By DPA,
Amsterdam : International rights organisation Human Rights Watch (HRW) told media Friday it has evidence RTL television cameraman Stan Storimans was killed by Russian cluster bombs, despite an international ban on such bombs.
Storimans was killed in the Georgian city of Gori while covering the conflict over South Ossetia between Georgia and Russia.
Two other journalists, Dutch Jeroen Akkermans and Israeli Zadok Yehezkeli, sustained injuries in the same incident.
HRW says it spoke with several eye witnesses and documented video and photo material of the damage caused by the bombing that killed seven.
In May, more than 100 countries banned the use of cluster bombs at a convention in Ireland.
A cluster bomb contains many bomblets which explode on touching the ground. However, international experts say many of them do not explode immediately, causing injuries to civilians up to years after a conflict has ended.

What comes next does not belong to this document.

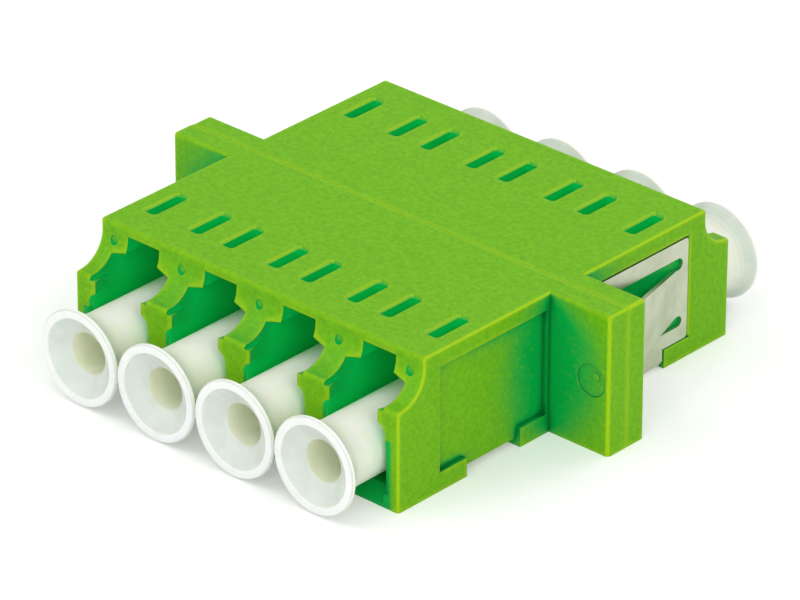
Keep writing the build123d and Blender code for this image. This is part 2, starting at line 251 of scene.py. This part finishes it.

The HRW report comes one day after Dutch journalists association NVJ told Dutch media it would investigate the death of the Dutch cameraman.
Meanwhile, the Dutch wife of Georgian president Mikhail Saakashvili sent an e-mail to Dutch news wire ANP Friday expressing her sorrow over the death of the Dutch cameraman.

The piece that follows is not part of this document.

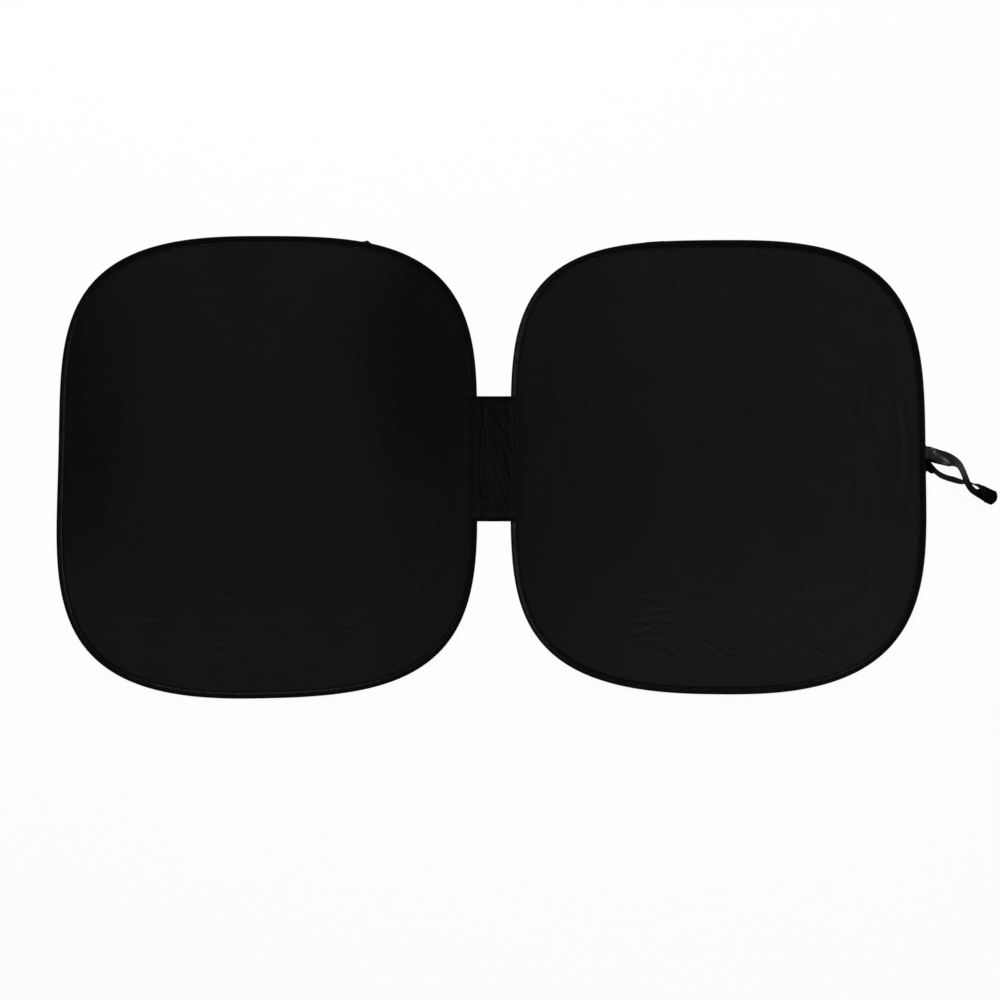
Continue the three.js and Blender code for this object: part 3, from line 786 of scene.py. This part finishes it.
def bridge_under(x):
    """Height of the bridge's underside across its width."""
    away = np.abs(x)
    slack = CREST_Z * eased((away - SLACK_X) / (CREST_X - SLACK_X))
    fall = np.clip((away - CREST_END_X) / SHOULDER_RUN, 0, 1)
    over = CREST_Z + (LIP_Z - CREST_Z) * fall
    return np.where(away < CREST_END_X, slack, over)


def bridge_relief(x, y):
    total = np.zeros(np.broadcast(x, y).shape)
    for points, height, width in BRIDGE_FOLDS:
        total = total + ridge(x, y, points, height, width)
    total = total + scattered(x, y, (-30, 32, -98, 98), 120, -72, 30, 0.55, 1.7, 41)
    return total * eased((38 - np.abs(x)) / 7) * eased((103 - np.abs(y)) / 7)


def hem_rise(y):
    """How far the cloth climbs to the middle of each hem."""
    return np.clip((np.abs(y) - HEM_CLIMB_FROM) / HEM_CLIMB_RUN, 0, 1) * HEM_CLIMB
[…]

Saakashvili Wednesday told international media his wife would be present at the Dutch cameraman’s funeral, the date of which is still unknown.

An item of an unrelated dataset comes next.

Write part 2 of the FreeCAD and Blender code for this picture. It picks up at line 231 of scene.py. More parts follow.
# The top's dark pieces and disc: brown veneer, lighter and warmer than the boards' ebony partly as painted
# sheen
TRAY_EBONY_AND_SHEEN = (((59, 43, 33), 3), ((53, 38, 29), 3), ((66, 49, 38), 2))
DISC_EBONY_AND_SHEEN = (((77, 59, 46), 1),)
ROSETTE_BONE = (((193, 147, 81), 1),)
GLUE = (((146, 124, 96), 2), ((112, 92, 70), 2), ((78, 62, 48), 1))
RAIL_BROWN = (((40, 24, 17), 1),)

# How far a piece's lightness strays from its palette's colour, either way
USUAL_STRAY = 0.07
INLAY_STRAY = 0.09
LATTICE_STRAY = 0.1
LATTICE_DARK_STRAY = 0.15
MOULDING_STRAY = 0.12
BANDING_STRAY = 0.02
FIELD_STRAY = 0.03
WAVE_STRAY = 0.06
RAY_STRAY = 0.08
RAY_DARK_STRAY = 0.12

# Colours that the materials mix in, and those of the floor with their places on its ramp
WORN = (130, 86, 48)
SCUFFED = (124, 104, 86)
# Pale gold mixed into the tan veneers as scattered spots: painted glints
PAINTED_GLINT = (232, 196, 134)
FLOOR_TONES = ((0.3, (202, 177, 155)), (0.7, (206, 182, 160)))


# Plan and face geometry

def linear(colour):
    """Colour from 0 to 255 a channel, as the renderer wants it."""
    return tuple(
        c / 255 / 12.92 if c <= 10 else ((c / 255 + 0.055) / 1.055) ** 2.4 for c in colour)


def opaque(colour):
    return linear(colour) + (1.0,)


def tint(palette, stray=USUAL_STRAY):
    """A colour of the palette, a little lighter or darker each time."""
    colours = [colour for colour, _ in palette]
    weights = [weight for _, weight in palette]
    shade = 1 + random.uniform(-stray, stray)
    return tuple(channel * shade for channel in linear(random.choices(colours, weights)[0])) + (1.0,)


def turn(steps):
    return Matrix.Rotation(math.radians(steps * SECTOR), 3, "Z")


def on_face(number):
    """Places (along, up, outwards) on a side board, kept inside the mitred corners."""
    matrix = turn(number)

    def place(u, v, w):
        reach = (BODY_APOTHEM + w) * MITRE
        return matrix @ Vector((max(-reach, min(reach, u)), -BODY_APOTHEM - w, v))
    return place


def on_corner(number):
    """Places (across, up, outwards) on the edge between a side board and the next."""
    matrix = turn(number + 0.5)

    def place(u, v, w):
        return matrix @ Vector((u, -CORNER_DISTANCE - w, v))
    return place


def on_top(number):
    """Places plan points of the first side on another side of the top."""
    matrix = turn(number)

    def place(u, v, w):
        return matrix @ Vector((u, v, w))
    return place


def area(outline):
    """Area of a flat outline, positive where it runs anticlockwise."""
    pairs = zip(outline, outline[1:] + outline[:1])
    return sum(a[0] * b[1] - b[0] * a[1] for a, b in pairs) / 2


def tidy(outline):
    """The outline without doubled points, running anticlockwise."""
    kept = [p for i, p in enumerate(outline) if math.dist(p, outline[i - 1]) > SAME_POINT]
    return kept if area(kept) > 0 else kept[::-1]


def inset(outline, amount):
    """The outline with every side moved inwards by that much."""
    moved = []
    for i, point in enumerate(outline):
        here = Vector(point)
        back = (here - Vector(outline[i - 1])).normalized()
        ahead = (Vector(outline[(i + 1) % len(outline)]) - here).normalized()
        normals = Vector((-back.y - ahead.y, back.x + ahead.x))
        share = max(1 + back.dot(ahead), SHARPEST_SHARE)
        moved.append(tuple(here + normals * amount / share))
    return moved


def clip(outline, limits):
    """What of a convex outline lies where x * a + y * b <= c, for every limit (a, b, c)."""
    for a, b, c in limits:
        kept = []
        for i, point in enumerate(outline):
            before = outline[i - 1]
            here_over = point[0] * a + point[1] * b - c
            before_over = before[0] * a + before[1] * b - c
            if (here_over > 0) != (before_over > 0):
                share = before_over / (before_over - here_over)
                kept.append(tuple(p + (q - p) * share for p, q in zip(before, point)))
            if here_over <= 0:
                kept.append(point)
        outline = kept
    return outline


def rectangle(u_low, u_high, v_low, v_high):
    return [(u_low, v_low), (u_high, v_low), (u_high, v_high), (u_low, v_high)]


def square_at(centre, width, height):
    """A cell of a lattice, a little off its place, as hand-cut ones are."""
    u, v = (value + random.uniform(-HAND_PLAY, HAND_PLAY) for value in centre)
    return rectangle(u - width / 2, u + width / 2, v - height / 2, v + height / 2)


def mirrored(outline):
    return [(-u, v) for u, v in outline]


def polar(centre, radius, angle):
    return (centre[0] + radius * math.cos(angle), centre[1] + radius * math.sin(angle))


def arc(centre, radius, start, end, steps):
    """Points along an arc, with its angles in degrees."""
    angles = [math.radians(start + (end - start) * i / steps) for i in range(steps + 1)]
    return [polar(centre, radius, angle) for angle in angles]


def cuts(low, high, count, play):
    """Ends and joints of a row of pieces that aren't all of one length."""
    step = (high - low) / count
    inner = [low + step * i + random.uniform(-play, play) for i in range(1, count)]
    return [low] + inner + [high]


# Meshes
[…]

In a statement issued early Friday from Tbilisi, HRW condemned the practise, which it claimed to have documented from airstrikes Tuesday in two Georgian cities.
“Cluster bombs are indiscriminate killers that most nations have agreed to outlaw,” said Marc Garlasco, HRW senior military analyst.
“Russia should never have fired cluster munitions against a town in Georgia, and now it should help in the clean-up to avoid any more deaths.”
The New York-based group said that RBK-250 cluster bombs, each containing 30 submunitions, were dropped from Russian aircraft.
HRW researchers inside the Georgian war zone interviewed wounded survivors and medical and military personnel, and obtained a video of one strike and photos of craters and bomb remnants, all confirming its conclusions.
A Tbilisi doctor gave the group a piece of apparent bomblet shrapnel removed from the skull of one patient.
The alleged cluster-bomb strikes took place Tuesday in Ruisi, a town in Georgia’s Kareli district, and in Gori, a Georgian city near the border with the breakaway region of South Ossetia, where the conflict with Russia broke out on Aug 7.
In all, at least 11 civilians were killed and dozens wounded in the two attacks. The Gori strike killed Dutch journalist Stan Storimans, seriously wounded Israeli journalist Zadok Yehezkeli and damaged an armoured car used by the Reuters news agency.
At a conference in May, 107 countries agreed to ban cluster munitions. Neither Russia nor Georgia participated in the talks.